Ils les utilisent pour créer :
- des foules loyales,
- des identités collectives fortes,
- des leaders perçus comme “sauveurs”,
- des récits simplifiés et émotionnels.
Voici comment la politique exploite ces faiblesses humaines :
1. Tribalisme : “nous contre eux”
Créer des identités collectives soudées contre un ennemi désigné renforce la loyauté.
2. Construction du leader-idole
Image de protecteur, visionnaire, héros.
Les supporters deviennent fans plus qu’électeurs.
3. Exploitation des émotions
Peur, colère, indignation, espoir : les émotions faibles la pensée critique.
4. Narration simplifiée
Créer un récit clair avec un héros, un méchant et une solution simple.
5. Communautés politiques
Offrir une appartenance identitaire forte, parfois plus forte que la famille ou les amis.

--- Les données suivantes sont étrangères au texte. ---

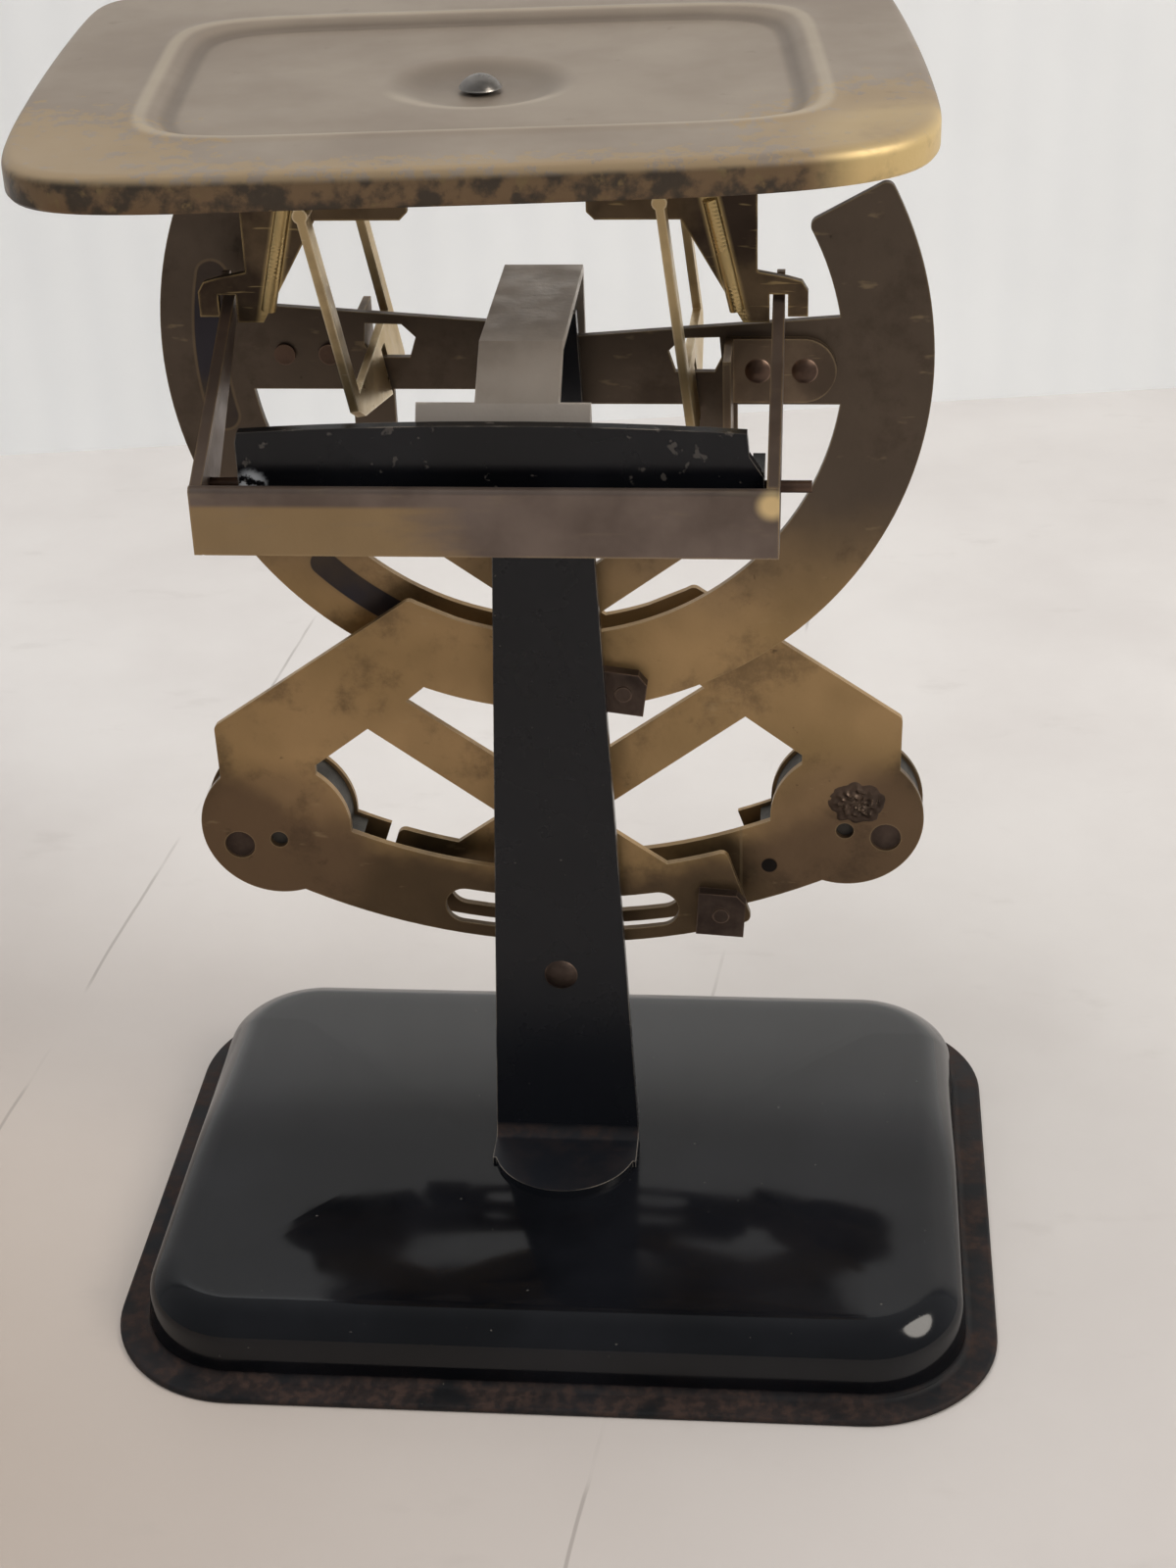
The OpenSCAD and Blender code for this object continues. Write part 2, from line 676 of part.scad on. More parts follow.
// A hanger that hangs from a pivot at x and leans so that its foot meets a load hole.
module hanger(x, foot_x) {
    rise = hanger_z - notch_z;
    lean = atan((foot_x - x) / rise);
    color(old_brass) translate([x, mid_y, hanger_z]) rotate([0, -lean, 0]) {
        bar_y(hanger_rod_r, -hanger_long, hanger_long + hanger_short);
        sideways(-hanger_t / 2, hanger_t) hanger_side(rise / cos(lean));
    }
}

module left_hanger() { hanger(hanger_shift - hanger_pivot, left_foot); }
module right_hanger() { far_side() hanger(-hanger_shift - hanger_pivot, -right_foot); }

// Outline in X and Z of the right half of a yoke flange with its leg.
module flange_half(with_leg) {
    top = web_top;
    polygon([[yoke_gap, top - yoke_t], [yoke_gap, yoke_low_z + 0.8], [yoke_gap + 0.8, yoke_low_z],
        [yoke_half, yoke_low_z], [yoke_half, top - yoke_t]]);
    if (with_leg) {
        notch_in = guide_half - guide_fold_w - free_gap;
        notch_out = guide_half + free_gap;
        polygon([[yoke_half - 8, yoke_low_z + cut], [yoke_half, yoke_low_z + cut],
            [yoke_half, leg_low_z + 5.2], [notch_out, leg_low_z + 4.6], [notch_out + 1.4, leg_low_z + 4.2],
            [notch_out + 2, leg_low_z + 3.2], [notch_out + 2, leg_low_z + 0.6], [notch_out, leg_low_z + 0.6],
            [notch_out, leg_low_z + 2.9], [notch_in, leg_low_z + 2.9], [notch_in, leg_low_z],
            [notch_in - 2.6, leg_low_z]]);
    }
}

module yoke() {
    gap = mid_y - yoke_span / 2 - yoke_t / 2;
    rib = 0.75;
    color(old_brass) translate([load_shift, 0, 0]) difference() {
        union() {
            translate([-yoke_half, gap, web_top - yoke_t]) cube([2 * yoke_half, yoke_span + yoke_t, yoke_t]);
            for (side = [-1, 1]) {
                upright(gap, yoke_t) scale([side, 1]) flange_half(true);
                upright(gap + yoke_span, yoke_t) scale([side, 1]) flange_half(false);
                translate([side * (yoke_half - 4.6), gap, yoke_low_z + 2]) rotate([0, side * 167, 0])
                    cylinder(h = yoke_low_z + 1 - leg_low_z, r = rib, $fn = blend_fn);
            }
        }
        for (side = [-1, 1]) bar_y(hanger_rod_r + run_gap, gap - cut, yoke_span + yoke_t + 2 * cut,
            hanger_shift - load_shift + side * hanger_pivot, hanger_z);
        translate([pan_shift, mid_y, web_top - yoke_t - cut])
            cylinder(h = yoke_t + 2 * cut, r = rivet_shank + seat_gap, $fn = round_fn);
    }
}

// Outline of the pan: four bowed sides and round corners, shrunk by an inset.
module pan_outline(w, d, r, inset) {
    half_w = w / 2 - inset;
    half_d = d / 2 - inset;
    bow_w = (half_d * half_d + pan_bow * pan_bow) / 2 / pan_bow;
    bow_d = (half_w * half_w + pan_bow * pan_bow) / 2 / pan_bow;
    corner = max(r - inset, 1);
    intersection() {
        intersection() {
            translate([half_w - bow_w, 0]) circle(r = bow_w, $fn = 12 * round_fn);
            translate([bow_w - half_w, 0]) circle(r = bow_w, $fn = 12 * round_fn);
            translate([0, half_d - bow_d]) circle(r = bow_d, $fn = 12 * round_fn);
            translate([0, bow_d - half_d]) circle(r = bow_d, $fn = 12 * round_fn);
        }
        round_rect(2 * half_w, 2 * half_d, corner);
    }
}

module pan() {
    color(old_brass) translate([load_shift + pan_shift, mid_y, 0]) difference() {
        union() {
            rotate([0, 0, pan_turn]) translate([0, pan_off_y, 0]) difference() {
                translate([0, 0, pan_z - pan_rim]) linear_extrude(pan_rim)
                    pan_outline(pan_w, pan_d, pan_corner, 0);
                translate([0, 0, pan_z - pan_rim - cut]) linear_extrude(pan_rim + cut - pan_t)
                    pan_outline(pan_w, pan_d, pan_corner, pan_t);
                translate([0, 0, pan_z - recess_sink]) linear_extrude(recess_sink + cut)
                    pan_outline(recess_w, recess_d, pan_corner / 2, 0);
            }
            rotate([0, 0, pan_turn]) translate([0, pan_off_y, pan_z - pan_t - recess_sink])
                linear_extrude(pan_t) pan_outline(recess_w, recess_d, pan_corner / 2, -1);
            translate([0, 0, web_top]) cylinder(h = dimple_sink, r1 = dimple_r * 0.4, r2 = dimple_r, $fn = round_fn);
        }
        translate([0, 0, web_top + pan_t])
            cylinder(h = dimple_sink - recess_sink + 0.01, r1 = dimple_r * 0.3, r2 = dimple_r * 0.9, $fn = round_fn);
        translate([0, 0, web_top - cut]) cylinder(h = pan_t + 2 * cut, r = rivet_shank + seat_gap, $fn = round_fn);
    }
}

module pan_rivet() {
    head_r = 2.15;
    head_h = 1.3;
    ball = (head_r * head_r + head_h * head_h) / 2 / head_h;
    color(grey_steel) translate([load_shift + pan_shift, mid_y, 0]) {
        intersection() {
            translate([0, 0, web_top + pan_t + head_h - ball]) sphere(r = ball, $fn = round_fn);
            translate([0, 0, web_top + pan_t]) cylinder(h = head_h + cut, r = head_r + cut, $fn = round_fn);
        }
        translate([0, 0, web_top - yoke_t]) cylinder(h = yoke_t + pan_t, r = rivet_shank, $fn = round_fn);
        translate([0, 0, web_top - yoke_t - 0.7]) cylinder(h = 0.7, r = head_r, $fn = round_fn);
    }
}

placed() base_shell();
placed() column();
placed() index_rivet();
placed() lower_index();
placed() bridge();
placed() crosspiece();
placed() guide_pin();
placed() fulcrum_pin();
placed() fulcrum_nut();
placed() guide_frame();
placed() near_plate();
placed() near_bush();
placed() near_weight();
placed() near_cover();
placed() near_rivet();
placed() near_bracket();
placed() near_bracket_rivets();
placed() near_nuts();
placed() near_bolts();
placed() far_side() near_plate();  // far_plate
placed() far_side() near_bush();  // far_bush
placed() far_lobe() near_weight();  // far_weight
placed() far_lobe() near_cover();  // far_cover
placed() far_lobe() near_rivet();  // far_rivet
placed() far_side() near_bracket();  // far_bracket
placed() far_side() near_bracket_rivets();  // far_bracket_rivets
placed() far_side() near_nuts();  // far_nuts
placed() far_side() near_bolts();  // far_bolts
placed() left_hanger();
placed() right_hanger();
placed() yoke();
placed() pan();
placed() pan_rivet();
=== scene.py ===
"""Looks of the two-sector postal scale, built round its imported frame.

Lengths are in metres and every piece is made in the frame's own coordinates: +X right and +Z up
as seen from the scale's back, which faces -Y.
"""

from __future__ import annotations

import logging
import math
from dataclasses import dataclass, field
from enum import Enum

import bmesh
import bpy
from mathutils import Matrix, Vector
from mathutils import noise as turbulence


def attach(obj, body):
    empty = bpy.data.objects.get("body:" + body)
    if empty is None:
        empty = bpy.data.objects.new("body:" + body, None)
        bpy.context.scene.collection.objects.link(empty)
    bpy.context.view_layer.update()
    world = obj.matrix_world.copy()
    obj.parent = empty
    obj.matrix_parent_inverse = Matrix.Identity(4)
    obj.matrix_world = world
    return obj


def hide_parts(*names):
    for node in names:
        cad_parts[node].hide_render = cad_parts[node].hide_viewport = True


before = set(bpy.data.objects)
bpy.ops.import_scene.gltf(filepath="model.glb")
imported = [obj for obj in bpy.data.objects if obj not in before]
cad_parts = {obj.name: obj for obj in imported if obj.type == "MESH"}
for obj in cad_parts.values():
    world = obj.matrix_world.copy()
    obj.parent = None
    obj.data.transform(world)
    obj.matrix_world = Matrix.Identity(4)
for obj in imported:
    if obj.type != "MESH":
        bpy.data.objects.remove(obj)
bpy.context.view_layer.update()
LOG = logging.getLogger("postal_scale")

Tree = bpy.types.NodeTree
Socket = bpy.types.NodeSocket
Value = float | Socket
Feeds = dict[str, object]
Pair = tuple[float, float]
Point = tuple[float, float, float]
Face = tuple[int, ...]
Piece = bpy.types.Object

# Places and sizes that several pieces share, as in the part's source.
FULCRUM = (0.0, 0.1056)
BASE_Y = -0.00215
NEAR_BACK = BASE_Y + 0.0022
FAR_BACK = BASE_Y + 0.0062
MID_Y = BASE_Y + 0.0046
SHEET = 0.0008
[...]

En politique, l’idolâtrie n’est plus seulement émotionnelle : elle devient stratégique.
6. Peut-on vivre sans idolâtrer ?
Oui — et beaucoup le font.
Il est tout à fait possible de :
- admirer sans idolâtrer,
- s’inspirer sans dépendre,
- appartenir à un groupe sans perdre son autonomie,
- ressentir des émotions fortes sans être capturé par une figure.
Cela demande simplement une ancre intérieure solide :
des valeurs, une identité personnelle, des projets, des relations authentiques.
L’idolâtrie n’est pas inévitable.
Elle apparaît surtout quand l’intérieur est fragile et l’extérieur trop séduisant.
Conclusion : idolâtrie, humanité et vigilance
Idolâtrer est profondément humain.
Nous sommes câblés pour chercher :
- un groupe,
- un héros,
- un récit,
- une source de sens.
Mais cette tendance peut devenir une faiblesse lorsqu’elle se transforme en dépendance émotionnelle ou en outil de manipulation politique.
Comprendre ces mécanismes n’est pas un moyen de s’en détacher complètement — mais un moyen d’y être conscient, lucide et autonome.
Ce n’est pas l’émotion qui est dangereuse.
C’est l’abandon de soi dans l’autre.